Given problem – Copy each line exactly. Leave nothing out.

Information supplied –
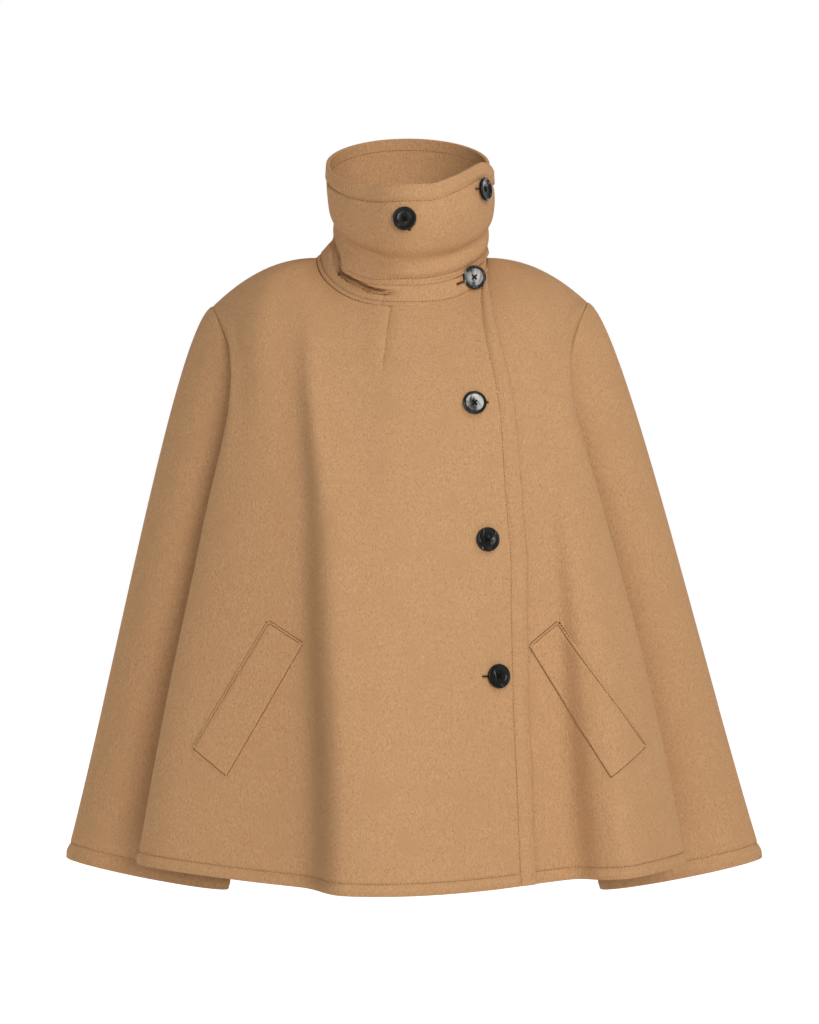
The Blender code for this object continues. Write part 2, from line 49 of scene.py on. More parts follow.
# The coat's form, as in the pattern it is cut to. Across a panel, places run from 0 at the middle of
# the front or back to 1 at the side, below 0 on the wearer's right, and lengths from 0 at the hem to 1
# at the neck.
body = {
    # height, half width, front depth, back depth, half width under the arm
    "rings": [
        (-0.66, 0.327, 0.168, 0.168, 0.181),
        (-0.54, 0.304, 0.163, 0.158, 0.174),
        (-0.42, 0.280, 0.158, 0.150, 0.166),
        (-0.30, 0.255, 0.152, 0.142, 0.158),
    ],
    "ringPower": 2.2,
    "ringShift": -0.005,  # the coat hangs a little to the wearer's right
    "hemFront": -0.663,
    "hemSide": -0.645,
    "hemBack": -0.655,
    "hemRise": 0.75,  # the place where the hem has reached its side height
    "armY": 0.012,  # where an arm hangs, and how far along the side it presses the cloth in
    "armSpan": 0.078,
    "neckShare": 0.30,  # the columns of a panel: neck, then shoulder, then armhole
    "shoulderShare": 0.46,
    "armholeEase": 0.70,
    "chestShare": 0.52,  # the rows of a panel: hem to chest, then chest to neck
    "shoulderHalf": (0.2105, 0.1975),  # wearer's right, left
    "shoulderDrop": (0.052, 0.0475),
    "shoulderPower": 2.1,
    "underarmHalf": 0.166,
    "underarmHeight": -0.250,
    "armholeDepth": 0.072,
    "armholePower": (2.4, 3.4),
    "evenWidth": 0.07,  # how widely the neck and shoulder points are evened out below the seam
    "edgeHold": 5,  # how close under the seam that evening ends
    "sideLean": 1.8,  # how far the cloth in front of an armhole leans in as it rises
    # face, place at its top and at the hem, height where it starts and is full, rise, width, fade
    "folds": [
        ("front", -0.248, -0.138, -0.02, -0.56, 0.050, 0.027, 0.50),
        ("front", -0.280, -0.200, -0.02, -0.56, 0.014, 0.100, 0.50),
        ("front", 0.445, 0.384, -0.10, -0.60, 0.038, 0.032, 0.60),
        ("front", 0.500, 0.450, -0.20, -0.66, 0.028, 0.046, 0.70),
        ("front", -0.700, -0.640, -0.30, -0.62, 0.008, 0.060, 0.30),
        ("back", -0.400, -0.430, -0.14, -0.60, 0.040, 0.050, 0.42),
        ("back", 0.020, 0.000, -0.10, -0.60, 0.034, 0.044, 0.46),
        ("back", 0.430, 0.460, -0.24, -0.64, 0.026, 0.050, 0.40),
    ],
}
lap = {
    # length from hem to neck, place of the free edge
    "edge": [
        (0.00, 0.251),
        (0.15, 0.261),
        (0.25, 0.269),
        (0.40, 0.290),
        (0.52, 0.309),
        (0.60, 0.300),
        (0.68, 0.275),
        (0.76, 0.241),
        (0.84, 0.215),
        (0.92, 0.210),
        (0.96, 0.221),
        (1.00, 0.255),
    ],
    "start": -0.10,  # from here on, the cloth is lifted on to the sheet beneath it
    "lift": 0.0048,
}
neck = {
    # degrees round the lap, how much higher its rim stands than the rim beneath it
    "rimLap": [(0, 0.0), (15, 0.0), (30, 0.007), (45, 0.013), (57, 0.0145), (66, 0.010), (75, 0.003),
               (85, -0.006), (110, -0.012)],
    # the neck seam's middle, half width, reach to the front and back, and heights there
    "x": -0.0045, "half": 0.0925, "front": 0.085, "back": 0.075, "drop": 0.0605, "rise": 0.012,
    "lapDip": 0.006,
    # which way the shoulder cloth runs at the neck and at the tip, and how steeply it meets the neck
    "pointTurn": math.radians(40), "tipTurn": math.radians(20), "steep": 1.6, "pointSteep": 0.15,
    "bandX": 0.002, "bandHalf": 0.0815, "bandFront": 0.075, "bandBack": 0.068,
    "bandTopFront": -0.034, "bandTopSide": 0.016, "bandTopLean": 0.004, "bandTopBack": 0.034,
    "rimHeight": 0.103, "rimTilt": 0.037,
    "bandEnd": 435, "collarEnd": 468,  # degrees round the neck from the front, lap included
    # share of the height, centre, half width, half depth
    "collarRows": [
        (0.00, 0.002, 0.0815, 0.0750),
        (0.14, 0.003, 0.0810, 0.0760),
        (0.34, 0.003, 0.0855, 0.0800),
        (0.60, 0.003, 0.0885, 0.0825),
        (0.82, 0.002, 0.0885, 0.0815),
        (1.00, 0.002, 0.0875, 0.0790),
    ],
}
sleeve = {
    "cuffRightX": 0.2825, "cuffLeftX": 0.3005, "cuffY": 0.020, "cuffHeight": -0.6705,
    "cuffHalf": 0.0885, "cuffTilt": 0.0175, "cuffDepth": 0.042,
    "cuffStitch": 0.017,
    "length": 0.66,
    "turnStep": 4.0,  # degrees from one column to the next
}


def smooth(share):
    share = np.clip(share, 0.0, 1.0)
    return share * share * (3 - 2 * share)


def bump(value, width):
    return np.exp(-(value / width) ** 2)


def point(x, y, z):
    return np.stack(np.broadcast_arrays(x, y, z), axis=-1).astype(float)


def unit(v):
    return v / np.maximum(np.linalg.norm(v, axis=-1, keepdims=True), 1e-12)


# from start to end, leaving and arriving in the given ways
def hermite(start, end, leave, arrive, s):
    return (
        (2 * s ** 3 - 3 * s ** 2 + 1) * start
        + (s ** 3 - 2 * s ** 2 + s) * leave
        + (3 * s ** 2 - 2 * s ** 3) * end
        + (s ** 3 - s ** 2) * arrive
    )


# a smooth curve through a table's rows, read at value
def curveThrough(value, rows, column=1):
    xs = np.array([row[0] for row in rows], float)
    ys = np.array([row[column] for row in rows], float)
    slopes = np.gradient(ys, xs)
    value = np.clip(value, xs[0], xs[-1])
    i = np.clip(np.searchsorted(xs, value) - 1, 0, len(xs) - 2)
    span = xs[i + 1] - xs[i]
    return hermite(ys[i], ys[i + 1], slopes[i] * span, slopes[i + 1] * span, (value - xs[i]) / span)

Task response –
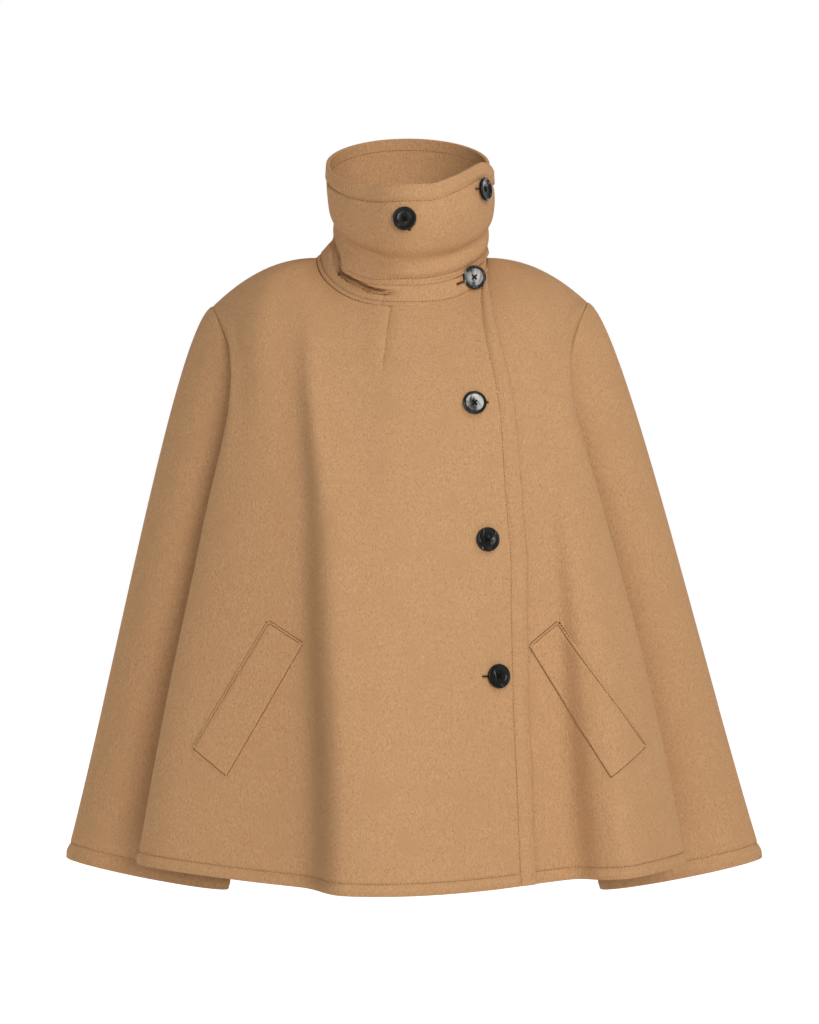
The Blender code for this object continues. Write part 2, from line 49 of scene.py on. More parts follow.
# The coat's form, as in the pattern it is cut to. Across a panel, places run from 0 at the middle of
# the front or back to 1 at the side, below 0 on the wearer's right, and lengths from 0 at the hem to 1
# at the neck.
body = {
    # height, half width, front depth, back depth, half width under the arm
    "rings": [
        (-0.66, 0.327, 0.168, 0.168, 0.181),
        (-0.54, 0.304, 0.163, 0.158, 0.174),
        (-0.42, 0.280, 0.158, 0.150, 0.166),
        (-0.30, 0.255, 0.152, 0.142, 0.158),
    ],
    "ringPower": 2.2,
    "ringShift": -0.005,  # the coat hangs a little to the wearer's right
    "hemFront": -0.663,
    "hemSide": -0.645,
    "hemBack": -0.655,
    "hemRise": 0.75,  # the place where the hem has reached its side height
    "armY": 0.012,  # where an arm hangs, and how far along the side it presses the cloth in
    "armSpan": 0.078,
    "neckShare": 0.30,  # the columns of a panel: neck, then shoulder, then armhole
    "shoulderShare": 0.46,
    "armholeEase": 0.70,
    "chestShare": 0.52,  # the rows of a panel: hem to chest, then chest to neck
    "shoulderHalf": (0.2105, 0.1975),  # wearer's right, left
    "shoulderDrop": (0.052, 0.0475),
    "shoulderPower": 2.1,
    "underarmHalf": 0.166,
    "underarmHeight": -0.250,
    "armholeDepth": 0.072,
    "armholePower": (2.4, 3.4),
    "evenWidth": 0.07,  # how widely the neck and shoulder points are evened out below the seam
    "edgeHold": 5,  # how close under the seam that evening ends
    "sideLean": 1.8,  # how far the cloth in front of an armhole leans in as it rises
    # face, place at its top and at the hem, height where it starts and is full, rise, width, fade
    "folds": [
        ("front", -0.248, -0.138, -0.02, -0.56, 0.050, 0.027, 0.50),
        ("front", -0.280, -0.200, -0.02, -0.56, 0.014, 0.100, 0.50),
        ("front", 0.445, 0.384, -0.10, -0.60, 0.038, 0.032, 0.60),
        ("front", 0.500, 0.450, -0.20, -0.66, 0.028, 0.046, 0.70),
        ("front", -0.700, -0.640, -0.30, -0.62, 0.008, 0.060, 0.30),
        ("back", -0.400, -0.430, -0.14, -0.60, 0.040, 0.050, 0.42),
        ("back", 0.020, 0.000, -0.10, -0.60, 0.034, 0.044, 0.46),
        ("back", 0.430, 0.460, -0.24, -0.64, 0.026, 0.050, 0.40),
    ],
}
lap = {
    # length from hem to neck, place of the free edge
    "edge": [
        (0.00, 0.251),
        (0.15, 0.261),
        (0.25, 0.269),
        (0.40, 0.290),
        (0.52, 0.309),
        (0.60, 0.300),
        (0.68, 0.275),
        (0.76, 0.241),
        (0.84, 0.215),
        (0.92, 0.210),
        (0.96, 0.221),
        (1.00, 0.255),
    ],
    "start": -0.10,  # from here on, the cloth is lifted on to the sheet beneath it
    "lift": 0.0048,
}
neck = {
    # degrees round the lap, how much higher its rim stands than the rim beneath it
    "rimLap": [(0, 0.0), (15, 0.0), (30, 0.007), (45, 0.013), (57, 0.0145), (66, 0.010), (75, 0.003),
               (85, -0.006), (110, -0.012)],
    # the neck seam's middle, half width, reach to the front and back, and heights there
    "x": -0.0045, "half": 0.0925, "front": 0.085, "back": 0.075, "drop": 0.0605, "rise": 0.012,
    "lapDip": 0.006,
    # which way the shoulder cloth runs at the neck and at the tip, and how steeply it meets the neck
    "pointTurn": math.radians(40), "tipTurn": math.radians(20), "steep": 1.6, "pointSteep": 0.15,
    "bandX": 0.002, "bandHalf": 0.0815, "bandFront": 0.075, "bandBack": 0.068,
    "bandTopFront": -0.034, "bandTopSide": 0.016, "bandTopLean": 0.004, "bandTopBack": 0.034,
    "rimHeight": 0.103, "rimTilt": 0.037,
    "bandEnd": 435, "collarEnd": 468,  # degrees round the neck from the front, lap included
    # share of the height, centre, half width, half depth
    "collarRows": [
        (0.00, 0.002, 0.0815, 0.0750),
        (0.14, 0.003, 0.0810, 0.0760),
        (0.34, 0.003, 0.0855, 0.0800),
        (0.60, 0.003, 0.0885, 0.0825),
        (0.82, 0.002, 0.0885, 0.0815),
        (1.00, 0.002, 0.0875, 0.0790),
    ],
}
sleeve = {
    "cuffRightX": 0.2825, "cuffLeftX": 0.3005, "cuffY": 0.020, "cuffHeight": -0.6705,
    "cuffHalf": 0.0885, "cuffTilt": 0.0175, "cuffDepth": 0.042,
    "cuffStitch": 0.017,
    "length": 0.66,
    "turnStep": 4.0,  # degrees from one column to the next
}


def smooth(share):
    share = np.clip(share, 0.0, 1.0)
    return share * share * (3 - 2 * share)


def bump(value, width):
    return np.exp(-(value / width) ** 2)


def point(x, y, z):
    return np.stack(np.broadcast_arrays(x, y, z), axis=-1).astype(float)


def unit(v):
    return v / np.maximum(np.linalg.norm(v, axis=-1, keepdims=True), 1e-12)


# from start to end, leaving and arriving in the given ways
def hermite(start, end, leave, arrive, s):
    return (
        (2 * s ** 3 - 3 * s ** 2 + 1) * start
        + (s ** 3 - 2 * s ** 2 + s) * leave
        + (3 * s ** 2 - 2 * s ** 3) * end
        + (s ** 3 - s ** 2) * arrive
    )


# a smooth curve through a table's rows, read at value
def curveThrough(value, rows, column=1):
    xs = np.array([row[0] for row in rows], float)
    ys = np.array([row[column] for row in rows], float)
    slopes = np.gradient(ys, xs)
    value = np.clip(value, xs[0], xs[-1])
    i = np.clip(np.searchsorted(xs, value) - 1, 0, len(xs) - 2)
    span = xs[i + 1] - xs[i]
    return hermite(ys[i], ys[i + 1], slopes[i] * span, slopes[i + 1] * span, (value - xs[i]) / span)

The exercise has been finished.